When I set up the forum on the old website, I had to employ a multitude of defenses to prevent the site being flooded with spam messages, and unwanted contributions advertising all manner of unsavoury items and sites.
I am pleased to see that the blog on this new site framework (WordPress) has been actively capturing the spam and undesirable blog comments straight out of the box.
Some fifty comments have been intercepted, and quarantined, and so far the blog pages are remaining clean and tidy. Thereare further options to make the site more secure, widgets or add ons that can be incorporated, but at the moment these are proving unnecessary. (There is always a penalty in using these as they can slow the overall delivery of content from the site)
However, so far so good, and fingers crossed the maintenance free nature of the wordpress site continues.
There can be few more useful records for sorting out the traces of a family, than a will.
Family trees get a little difficult to untangle when there are multiple uses of the same name. For example, in Kirdford in 1642, there were 12 Henry Strudwicke’s.
The parish records provide clues of family structure, invaluable when dealing with families who lived back in the 16th and 17th centuries, but often in these early registers there may only be a father mentioned on a birth record, and matching husbands and wives with fathers and children can be almost impossible.
A will can quickly fill in those details, and often provide other relations, property details, or occupations that bring life to otherwise repetitive records.
There are many wills that I have transcribed on this site, and each one tells a story of a family and a life.
Its well worth taking a look!
As I’ve been adding the information from my previous website, I have noticed the prominence of the UK data in those databases. Although I have been collecting records from the US and Jamaica over recent years, little has made it onto the website.
I can see that I will have to spend some time formatting my American spreadsheets, and restore the balance.
I have plotted the spread of the Strudwick name through England,(here) and so it will be interesting to see the expansion from the early Cape Fear / North Carolina Strudwick’s out across the US.
Having committed to trying Gramps as the preferred option for displaying my tree data I have begun modifying the output so that the website matches the color and format of the wordpress site.
This has proved much easier than I anticipated, with Gramps able to add in css header and footer as it generates the website files.

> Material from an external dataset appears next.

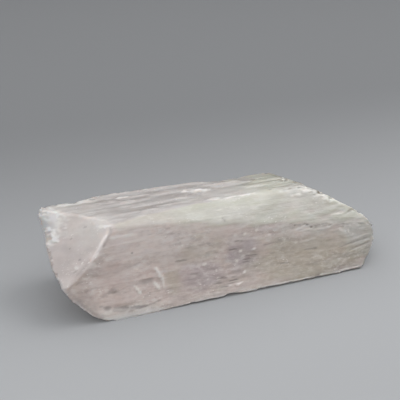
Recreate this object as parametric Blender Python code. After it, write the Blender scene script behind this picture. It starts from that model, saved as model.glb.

While Gramps is a static component, it appears so far to be working effectively at serving the genealogy tree data.
Time will tell..
The new site has now gone live, although there is still plenty of material to transfer from the old layout. The wills are taking some time to transition across as they will be served from the database, which will be much faster than the old html text.
The new site is a wordpress php layout using a gravit child theme customised by me.
The tree data is being tested using various programs. The Ged2Html program I used on the old site is no longer supported. I experimented with embedding TNG php coding within the wordpress theme, however I use Ancestry Family Tree Maker 2014 as my main Genealogy program, and TNG does not really like the GEDCOM exports from FTM. GRAMPS is currently being tested and data in the trees will appear using that for the time being.
All records are now served direct from the backbone SQL database using tablepress plugin.
I will be testing the site and adjusting settings over the next few days and completing the transfer of the data from the old website pages.
As I upgrade from my previous website, I have been reconsidering the content I had and how relevant it still may be. When the earlier site was designed, my One Name Study involved collecting indexes and creating databases of Strudwick info. Now many if these records are easily available through sites such as Ancestry, and so the value of these on my site is diminished. The more important records now are those where I have value added, so for instance the transcriptions of wills and archival material. These are otherwise readily available but difficult to read or search. The incorporation of the database material into my tree structure has also added value to these records.
Ultimately, I have decided to keep the earlier databases online, for historical interest, but concentrate more on the analysis and synthesis of the records collected or to be collected.
John Legg Strudwicke
My father started researching our family history many years ago. With limited access to records, and communication restricted to letters back and forth, progress was slow.
It took many years to identify our earliest ancestor in Australia.
He was John Legg Strudwicke, who had arrived in Swan River, Western Australia 1836, aged 19.
At the time I took over the research, there were no details of his parents, except a mention that he was from Surrey, England.
In investigating the ancestry of John Legg Strudwicke, the STRUDWICK One Name Study was born.